Still, candidates can run into trouble when using photos of themselves in military uniforms in their own campaign ads.
According to Defense Department policy, former or inactive members of the military who use photos of themselves in uniform on their campaign fliers or websites must include “a prominent and clearly displayed disclaimer that neither the military information nor photographs imply endorsement by the Department of Defense or their particular Military Department.”
Candidates who didn’t include a disclaimer in political mailers this year include state Rep. Larry Seaquist, a Gig Harbor Democrat who served 32 years in the Navy, and Rob Freeby, a former Navy SEAL running to be a Tacoma Municipal Court judge.
State Rep. Graham Hunt, an Orting Republican who served 10 years in the Air Force, and Republican state Rep. Dick Muri, a retired Air Force lieutenant colonel from Steilacoom, used military photos on their campaign websites without a disclaimer.

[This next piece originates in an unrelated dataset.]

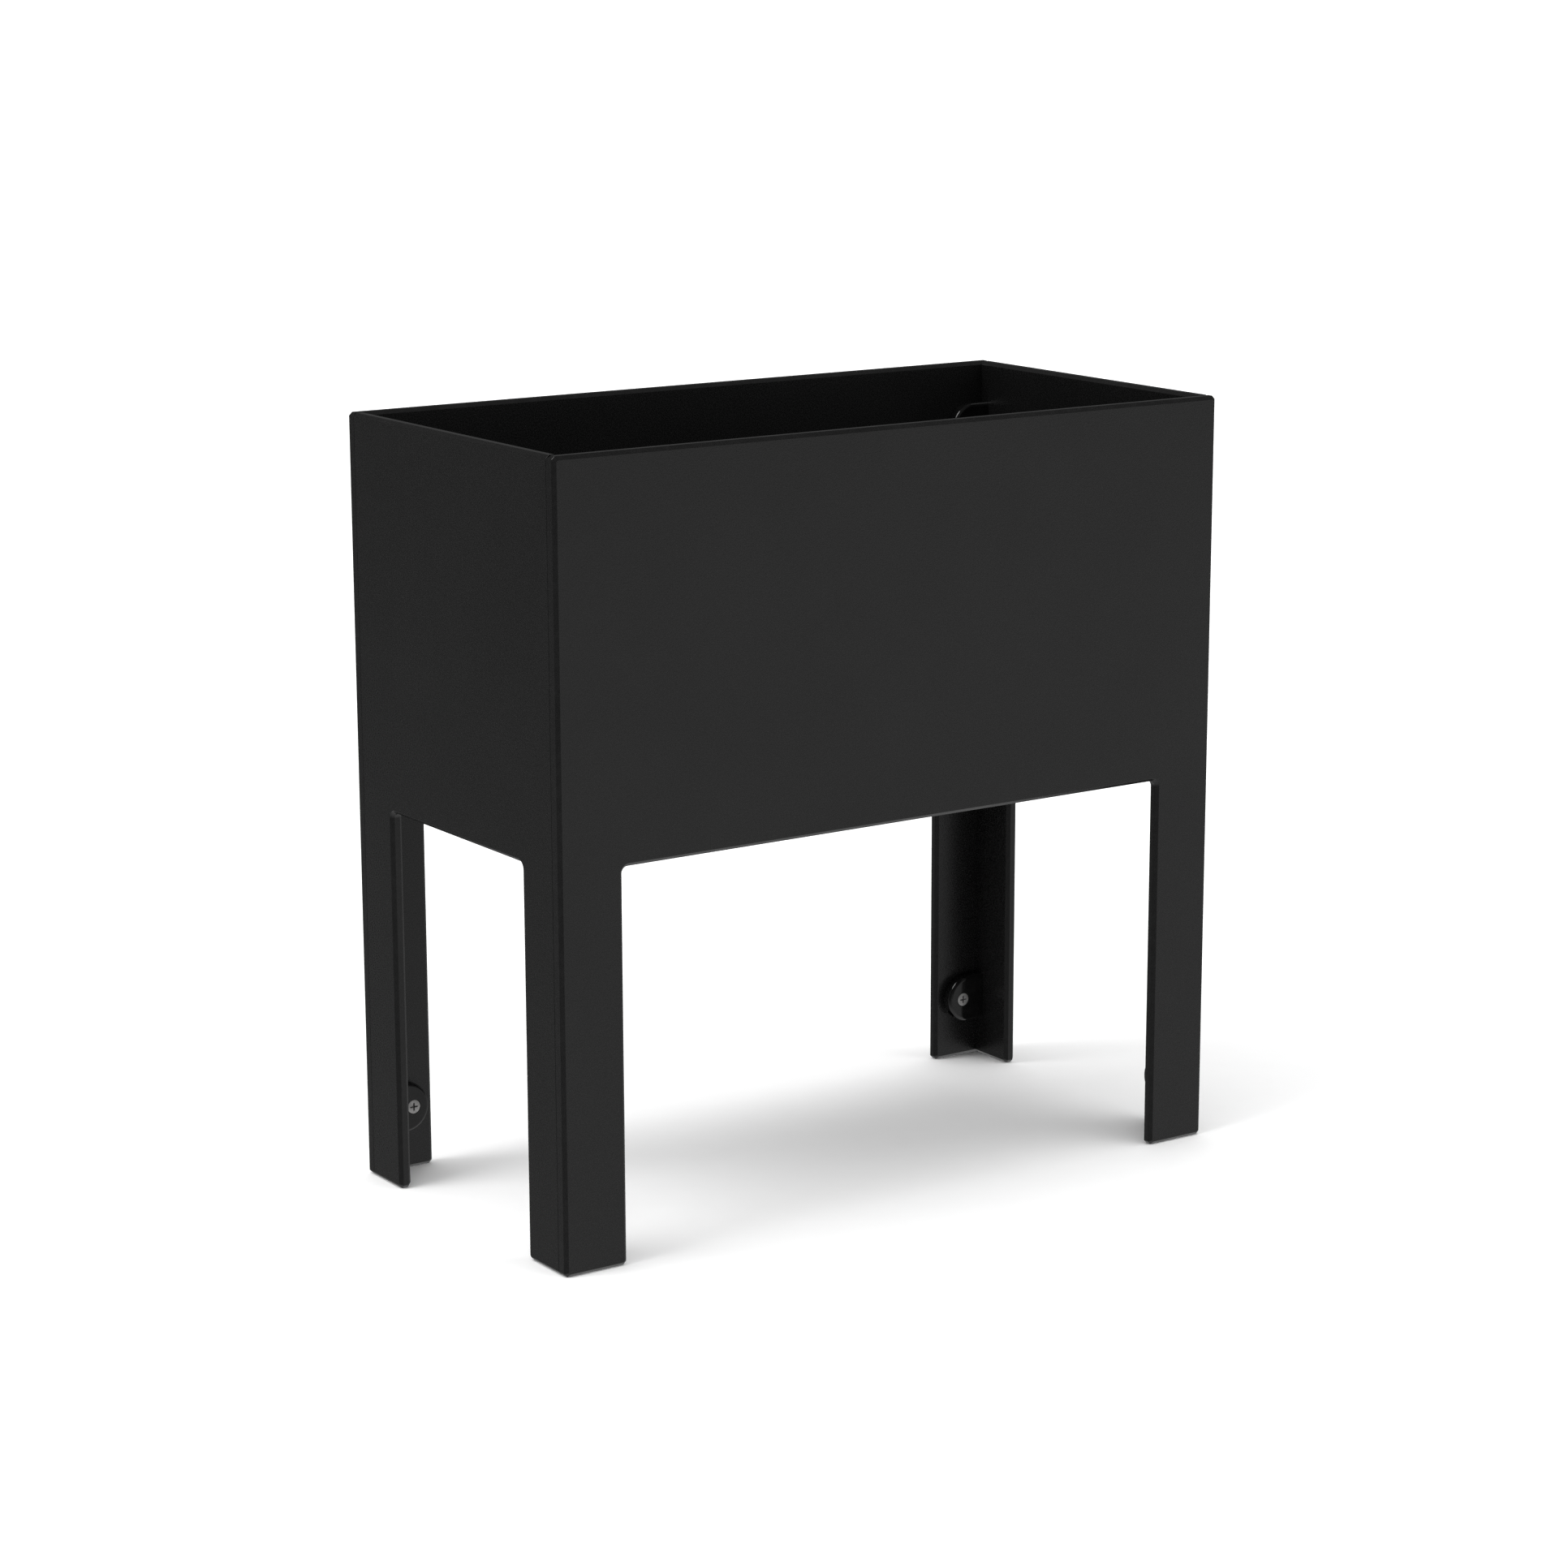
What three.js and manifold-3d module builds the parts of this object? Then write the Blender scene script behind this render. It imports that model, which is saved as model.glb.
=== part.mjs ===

Freeby, the Tacoma judicial candidate, said he had never heard of the policy requiring a disclaimer. One of Freeby’s campaign mailers includes three photos of him in uniform.
“They’re not placed in there in an effort to say the Department of Defense or the Navy is endorsing me in the judicial race,” Freeby said. “That thought never crossed my mind.”
Seaquist, who was first elected to the state House in 2006, also said he knew nothing of the rules. He said he assumed such regulations applied only to active duty service members and not retirees.
Then there’s the case of Republican candidate Phil Fortunato, a former one-term legislator from Auburn who is looking to return to the state House.
On his campaign website, Fortunato is shown in a military-issued flight suit alongside his son, a Marine who served on the USS Dubuque.
Fortunato said he wore the flight suit while on a family visit to the ship, commonly known as a Tiger Cruise. He said he doesn’t think anyone looking at the photo would assume he had served in the military.
“I don’t know how they would, with the big bushy beard,” Fortunato said. “That would sort of be a little bit of a giveaway.”